Promotions and Events

Because your advertising efforts primarily affect the opinions of your target audience and don't always create an immediate action (at least not initially), you also need to plan special promotions that will encourage quick action. A promotion, as opposed to advertising, is based on incentives to act, such as a two-for-one sale, a price discount, or a free gift with purchase. Promotions are useful for encouraging potential customers to try your product and hopefully increase your base of loyal customers.

Here are some examples of promotion types used by marketers today:

  • Price discounts/sales
  • Coupons
  • Samples
  • On-pack or in-pack discounts - or even near-pack discounts (from point-of-purchase displays)
  • Rebates
  • Premium items - either in the package or sent by mail
  • Sweepstakes/games
  • Packaging
  • Events

It is important to watch the promotions your competition offers, but be careful about always reacting with a similar promotion. It is easy to lose market share if you overuse promotions. Customers begin to buy only when your product is on sale. A better strategy is to competitively price your product in the first place, and then use some of the money you would have spent on promotions to improve your products or increase your advertising instead. If your product is better, and you've advertised this, then the customer may have more inclination to buy your product even though the competition's is cheaper... I mean, less expensive.
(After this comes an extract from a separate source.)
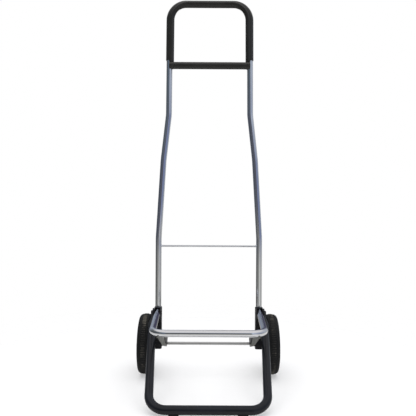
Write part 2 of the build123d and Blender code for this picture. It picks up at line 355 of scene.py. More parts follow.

Sales promotion does have a place in your marketing efforts. Just remember to avoid the loser promotions. These include:

  • Doing the same promotion more than twice - For some reason, the magic number is two (for promotions that worked the first time, anyway).
  • Boring promotions - People will snooze through contests that don't seem to fit the positioning of the product. If there's no connection, typically they won't work.
  • Premium offers - "Send three proofs-of-purchase and $3.99 for shipping and handling to get this great coupon organizer!" Overused and usually disappointing to the consumer.
  • Overpromising odds of winning - Don't make consumers think they're going to win every time they open a soda.
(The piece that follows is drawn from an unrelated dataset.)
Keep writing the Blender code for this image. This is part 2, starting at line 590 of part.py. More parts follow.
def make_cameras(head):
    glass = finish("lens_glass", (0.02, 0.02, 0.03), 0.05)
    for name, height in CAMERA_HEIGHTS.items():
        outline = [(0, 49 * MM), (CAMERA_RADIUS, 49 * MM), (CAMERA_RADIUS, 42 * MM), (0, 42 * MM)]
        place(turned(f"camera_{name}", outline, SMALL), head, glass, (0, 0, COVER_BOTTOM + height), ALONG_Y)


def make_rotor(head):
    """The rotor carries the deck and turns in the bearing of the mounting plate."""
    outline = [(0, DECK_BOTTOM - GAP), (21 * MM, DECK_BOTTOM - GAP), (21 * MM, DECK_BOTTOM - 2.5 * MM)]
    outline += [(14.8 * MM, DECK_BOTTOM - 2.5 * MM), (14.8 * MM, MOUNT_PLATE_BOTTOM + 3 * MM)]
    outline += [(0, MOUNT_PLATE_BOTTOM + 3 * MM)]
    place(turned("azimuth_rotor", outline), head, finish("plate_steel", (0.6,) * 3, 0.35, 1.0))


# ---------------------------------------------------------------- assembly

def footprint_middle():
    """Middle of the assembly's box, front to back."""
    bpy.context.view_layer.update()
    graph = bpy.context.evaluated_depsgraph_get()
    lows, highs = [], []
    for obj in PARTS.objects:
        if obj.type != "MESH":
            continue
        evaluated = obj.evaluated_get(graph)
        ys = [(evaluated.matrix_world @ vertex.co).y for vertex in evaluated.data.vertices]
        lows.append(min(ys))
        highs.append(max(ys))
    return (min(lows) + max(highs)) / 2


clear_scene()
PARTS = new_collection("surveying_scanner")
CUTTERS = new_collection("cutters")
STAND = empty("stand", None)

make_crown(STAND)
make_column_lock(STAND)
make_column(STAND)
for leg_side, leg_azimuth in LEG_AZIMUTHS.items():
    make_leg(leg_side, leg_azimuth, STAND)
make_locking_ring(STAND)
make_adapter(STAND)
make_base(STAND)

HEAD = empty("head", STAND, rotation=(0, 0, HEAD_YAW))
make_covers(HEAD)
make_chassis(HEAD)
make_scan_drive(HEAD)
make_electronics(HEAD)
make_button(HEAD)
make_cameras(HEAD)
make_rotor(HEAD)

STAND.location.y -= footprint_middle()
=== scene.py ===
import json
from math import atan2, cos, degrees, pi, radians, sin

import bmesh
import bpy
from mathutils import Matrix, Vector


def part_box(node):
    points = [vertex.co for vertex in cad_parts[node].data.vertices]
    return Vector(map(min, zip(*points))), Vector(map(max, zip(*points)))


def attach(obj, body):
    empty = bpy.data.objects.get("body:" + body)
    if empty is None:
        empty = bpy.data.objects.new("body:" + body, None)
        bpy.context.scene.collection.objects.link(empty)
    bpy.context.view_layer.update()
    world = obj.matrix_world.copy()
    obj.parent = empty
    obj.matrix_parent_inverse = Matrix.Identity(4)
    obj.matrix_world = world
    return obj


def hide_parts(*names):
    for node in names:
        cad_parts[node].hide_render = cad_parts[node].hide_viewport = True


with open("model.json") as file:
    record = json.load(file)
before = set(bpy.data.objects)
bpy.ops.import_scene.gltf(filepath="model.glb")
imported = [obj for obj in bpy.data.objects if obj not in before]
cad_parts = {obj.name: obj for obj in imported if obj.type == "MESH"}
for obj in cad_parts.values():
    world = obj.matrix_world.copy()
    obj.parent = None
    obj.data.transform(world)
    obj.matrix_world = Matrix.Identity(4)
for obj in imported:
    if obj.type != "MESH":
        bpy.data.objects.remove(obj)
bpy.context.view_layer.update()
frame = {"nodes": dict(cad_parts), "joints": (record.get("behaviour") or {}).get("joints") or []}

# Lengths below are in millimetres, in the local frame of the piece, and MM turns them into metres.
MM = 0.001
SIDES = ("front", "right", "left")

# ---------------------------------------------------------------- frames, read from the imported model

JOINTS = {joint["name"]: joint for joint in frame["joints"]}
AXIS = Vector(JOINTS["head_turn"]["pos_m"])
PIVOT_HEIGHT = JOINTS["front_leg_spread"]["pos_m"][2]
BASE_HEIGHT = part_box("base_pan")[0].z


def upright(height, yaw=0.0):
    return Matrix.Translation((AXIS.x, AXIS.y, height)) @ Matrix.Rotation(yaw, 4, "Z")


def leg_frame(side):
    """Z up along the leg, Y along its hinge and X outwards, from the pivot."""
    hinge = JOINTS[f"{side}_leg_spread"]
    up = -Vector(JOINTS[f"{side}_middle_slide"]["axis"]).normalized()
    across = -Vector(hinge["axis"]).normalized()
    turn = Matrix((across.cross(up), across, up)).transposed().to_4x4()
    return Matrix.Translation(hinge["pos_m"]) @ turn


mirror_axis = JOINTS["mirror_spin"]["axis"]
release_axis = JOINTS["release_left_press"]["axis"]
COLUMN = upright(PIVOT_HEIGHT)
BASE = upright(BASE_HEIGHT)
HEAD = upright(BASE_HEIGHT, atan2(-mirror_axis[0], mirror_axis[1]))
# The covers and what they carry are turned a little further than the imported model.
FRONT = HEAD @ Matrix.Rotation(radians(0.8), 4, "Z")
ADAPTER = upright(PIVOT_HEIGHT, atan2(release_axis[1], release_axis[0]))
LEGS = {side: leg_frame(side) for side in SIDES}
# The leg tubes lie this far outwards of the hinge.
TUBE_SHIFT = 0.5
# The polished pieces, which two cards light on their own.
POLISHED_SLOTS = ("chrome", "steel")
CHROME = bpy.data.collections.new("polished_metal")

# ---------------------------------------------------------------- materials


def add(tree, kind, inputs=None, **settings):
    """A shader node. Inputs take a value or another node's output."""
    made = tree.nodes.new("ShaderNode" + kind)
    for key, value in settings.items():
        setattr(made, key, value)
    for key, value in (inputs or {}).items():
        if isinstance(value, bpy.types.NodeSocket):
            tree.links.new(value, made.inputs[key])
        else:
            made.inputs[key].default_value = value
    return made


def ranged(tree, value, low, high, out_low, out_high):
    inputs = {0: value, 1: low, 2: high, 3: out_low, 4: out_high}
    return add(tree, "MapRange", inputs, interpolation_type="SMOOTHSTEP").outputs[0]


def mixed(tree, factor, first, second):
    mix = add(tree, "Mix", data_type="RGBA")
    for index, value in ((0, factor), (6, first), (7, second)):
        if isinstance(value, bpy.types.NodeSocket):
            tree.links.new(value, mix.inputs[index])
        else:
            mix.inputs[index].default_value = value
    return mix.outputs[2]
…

Just like everything else in your marketing mix, your promotions have to stay on target with your objective and your marketing message or position. To put together promotions that work, you should keep that in mind and put on your "customer" hat. What would get you excited about a product or service? What would be fun and give you the feeling that you really have a chance to win? What could you win that would make you think more highly of the product being promoted? What is your most desirable prize?

Once you've brainstormed some ideas, make sure you make it simple to register, provide good odds, and have a unique idea that is of great interest to your market.